Associate Dean for Research, Erik Jonsson School of Engineering and Computer Science
Professor
of Electrical Engineering, Erik Jonsson School of Engineering and Computer Science
Professor in School of Behavorial and Brain Sciences (Speech &
Hearing)
Distinguished University Endowed Chair
in Telecommunications Engineering
972-883-2910 john.hansen@utdallas.edu
Biography
John H.L. Hansen (IEEE:
S'81-M'82-SM'93-F'07) was born in Plainfield, New Jersey. He received
the B.S.E.E. degree with highest honors from Rutgers University,
New Brunswick, N.J. in 1982, and the M.S. and Ph.D. degrees
in Electrical Engineering from the Georgia Institute of Technology,
Atlanta, Georgia, in 1983 and 1988, respectively.
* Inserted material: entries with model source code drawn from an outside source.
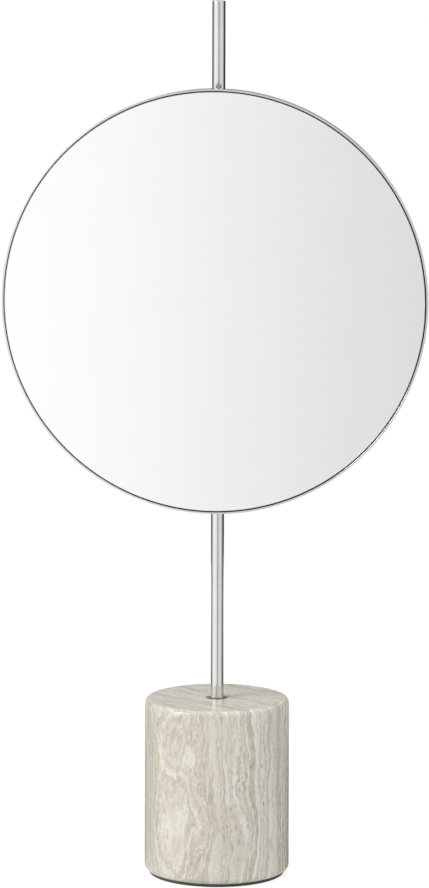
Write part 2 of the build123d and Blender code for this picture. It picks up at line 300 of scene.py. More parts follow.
# A rectangular lamp turned to its aim; one that isn't mirrored lights the object unseen in reflections
def makeLamp(name, softbox):
    data = bpy.data.lights.new(name, "AREA")
    data.shape = "RECTANGLE"
    data.size, data.size_y = softbox["size"]
    data.energy = softbox["power"]
    data.spread = math.radians(softboxSpread)
    lamp = bpy.data.objects.new(name, data)
    place, aim = Vector(softbox["place"]), Vector(softbox["aim"])
    lamp.location = place
    lamp.rotation_euler = (aim - place).to_track_quat("-Z", "Y").to_euler()
    lamp.visible_glossy = softbox["mirrored"]
    bpy.context.scene.collection.objects.link(lamp)


makeWorld()
makeFloor()
for lampName, lampLook in softboxes.items():
    makeLamp(lampName, lampLook)
bpy.context.scene.view_settings.view_transform = "Standard"
print("studio set up")


# Finishes
toneSpan = (0.35, 0.65)         # the span of noise from a finish's first tone to its second
roughSpan = (0.3, 0.7)          # the same for its roughness
stoneRadius = (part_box("stone_base")[1].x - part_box("stone_base")[0].x) / 2

travertineLook = {
    "sheetAngle": 53.0,         # degrees from +X to the sheets' normal
    "cut": (-0.309, -0.087, 0.013),     # where in the quarry's block the piece was cut, in metres
    "bends": [                  # noise scale, size in metres, stretch across, along and up, detail
        (26.0, 0.016, (1, 0.8, 0.45), 1.0),
        (95.0, 0.0070, (1, 0.9, 0.42), 1.0),
        (400.0, 0.0026, (1, 1, 0.50), 1.0),
        (900.0, 0.0012, (1, 1, 0.60), 1.0),
    ],
    "bendRough": 0.5,
    "swells": [                 # degrees round from the front, height, size across and up, lift, in metres
        (-33, 0.100, 0.011, 0.024, 0.0070),
        (-40, 0.036, 0.020, 0.036, -0.0040),
        (17, 0.076, 0.008, 0.020, 0.0065),
        (34, 0.044, 0.007, 0.018, -0.0055),
        (-70, 0.075, 0.010, 0.030, 0.0040),
        (160, 0.060, 0.016, 0.030, -0.0090),
    ],
    "layers": [                 # depth along the normal in millimetres, tone
        (-52, 0.50), (-49, 0.50), (-46, 0.38), (-43.5, 0.44), (-41, 0.60), (-38, 0.54), (-34, 0.50),
        (-31, 0.62), (-27, 0.60), (-22, 0.56), (-18, 0.62), (-15, 0.72), (-12, 0.56), (-6, 0.66), (-2, 0.58),
        (4, 0.66), (8, 0.56), (15, 0.58), (21, 0.64), (27, 0.50), (35, 0.58), (43, 0.46), (52, 0.58),
    ],
    "layerShare": 0.17,
    "gainDepths": (-0.036, -0.020), "gains": (0.90, 1.75),      # how strongly the bands show, by depth
    "bands": {"spacing": 0.0046, "detail": 5.0, "rough": 0.80, "shift": 3.7, "share": 0.36},
    "fine": {"spacing": 0.0015, "detail": 2.0, "rough": 0.5, "shift": 5.3, "share": 0.24},
    "cloud": {"scale": 55.0, "stretch": (1, 0.7, 0.45), "detail": 3.0, "rough": 0.55, "share": 0.08},
    "grain": {"scale": 900.0, "stretch": (1, 0.8, 0.16), "detail": 3.0, "rough": 0.65, "share": 0.17},
    "tones": [
        (0.38, (0.300, 0.262, 0.196)), (0.445, (0.500, 0.455, 0.366)), (0.50, (0.630, 0.586, 0.500)),
        (0.55, (0.705, 0.668, 0.592)), (0.62, (0.81, 0.780, 0.712)),
    ],
    "patches": {"scale": 40.0, "stretch": (1, 1, 1), "detail": 2.0, "rough": 0.6, "span": (0.40, 0.58)},
    "veins": {"spacing": 0.0052, "detail": 1.0, "rough": 0.4, "shift": 9.1, "width": 0.040, "share": 0.65,
              "colour": (0.87, 0.845, 0.785)},
    # Painted shade: dark lines along both sides of each vein
    "veinSideShade": {"place": 0.085, "width": 0.032, "share": 0.55, "colour": (0.38, 0.335, 0.262)},
    "specks": {"scale": 620.0, "stretch": (1, 1, 0.55), "detail": 1.0, "rough": 0.5, "span": (0.62, 0.70),
               "cloudSpan": (0.54, 0.44)},
    # The pits' colour is painted shade in them, by depth; the specks take it as their own dark colour
    "pits": {"share": 0.60, "colour": (0.30, 0.262, 0.20), "rough": 0.3},
    "roughness": (0.30, 0.17), "relief": 0.10, "reliefDepth": 0.0003,
}


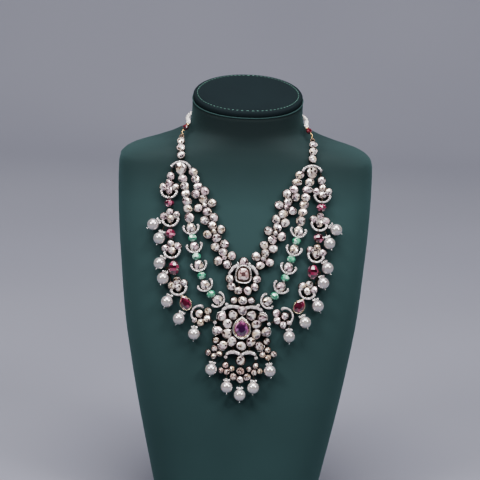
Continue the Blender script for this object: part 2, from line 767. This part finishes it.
upper = {
    "place": (0, 140.7),
    "middle": [(0, 11, 7.2)],
    "sides": [(12.3, -4.4, 6.4), (10.6, -11.4, 6.4), (4.3, -14.9, 6.4)],
    "options": {"stretch": (1.05, 1.05), "backing": 1.0},
    "leaf": (0.6, -3.4, 46),  # across, up, turn
    "shoulders": (5.2, 9.6, 3.2),  # small balls beside the top stone
    "shoulderBall": 1.15,
    "cut": ((9.6, 10.8, 12), [(1, 3.4), (1, 4.6), (0.78, 5.6), (0.4, 6.2)], 72),
    "rim": ((14.2, 15.8, 32), 4.7, 0.45),
    "border": (12.9, 14.5, 34),
    "borderHeight": 4.6,
    "borderStone": (0.45, 0.45, 0.4),
}
lower = {
    "place": (0, 188.8),
    "middle": [(0, 15.4, 8.3), (0, -16.6, 8.1), (0, -30, 7.8), (0, 24.6, 7.6)],
    "sides": [(8.3, 11.1, 8.1), (13, 3.2, 8.1), (13.3, -5.6, 8), (8.6, -12.8, 8),
              (18.2, 9.5, 7.4), (21.7, -3.3, 7.4), (16.4, -16.5, 7.4), (22.9, -12.2, 5.2),
              (7.8, 24.6, 5.6)],
    "options": {"backing": 1.1},
    "wing": (9, 7, 8),
    "scroll": (7, -30.4, 0),
    "balls": [(24.4, 3.9), (13.8, -27.2), (14.2, 20.6)],
    "ballHeight": 2.4,
    "ball": (1.75, 1.75, 2.0),
    # silver wires round the outer stones: across, up, radius, from and to in degrees
    "wires": [(18.2, 9.5, 4.7, -30, 130), (21.7, -3.3, 4.6, -80, 60),
              (16.4, -16.5, 4.5, -110, 10)],
    "wireHeight": 3.4,
    "wireRadii": [0.3] + [0.55] * 13 + [0.3],
    "cut": ((13, 17.2, 16, 1.2), [(1, 3.4), (1, 4.6), (0.8, 6.0), (0.48, 6.9)], 73),
    "rim": ((15.7, 19.9, 32, 1.2), 5.1, 0.5),
    "bezel": ((13.7, 17.9, 32, 1.2), 5.1, 0.4),
}
# which sides, then across, drop and collet of each stone, the lowest last
fringe = [
    ((1, -1), [(24, 208.4, 5), (29.6, 212.2, 5), (19.5, 213, 5), (24.5, 215.3, 5)]),
    ((1, -1), [(13.6, 223.1, 5), (17.6, 228.1, 4.8), (7.7, 226.4, 4.8), (12.3, 229.4, 5)]),
    ((1,), [(0, 228.2, 6.8), (6.3, 233.6, 6), (-6.3, 233.6, 6), (0, 236.1, 5.8)]),
]
fringeOptions = {"small": True, "backing": 0.6}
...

He joined University of Texas at Dallas (UTDallas), Erik Jonsson School of Engineering and Computer Science in the fall of 2005, where he is presently serving as Jonsson School Associate Dean for Research, as well as Professor of Electrical Engineering and also holds the Distinguished University Chair in Telecommunications Engineering. He previously served as Department Head of Electrical Engineering from Aug. 2005 – Dec. 2012, overseeing a +4x increase in research expenditures ($4.5M to $22.3M) with a 20% increase in enrollment along with hiring 18 new T/TT faculty, growing University
of Texas at Dallas (UTDallas) to be the 8th largest EE program from ASEE rankings in terms of degrees awarded. He also holds a joint appointment
as Professor in the School of Behavioral and Brain Sciences (Speech
& Hearing), as well as the University Distinguished Endowed
Chair in Telecommunications Engineering. At UTDallas, he established
the Center for Robust Speech Systems (CRSS), which is focused on
interdisciplinary research in speech processing, hearing sciences,
and language technologies. From 1999 until 2005, he was with the
University of Colorado at Boulder where he served as Department
Chairman and Professor in the Department
of Speech, Language & Hearing Sciences (Univ. of Colorado-Boulder).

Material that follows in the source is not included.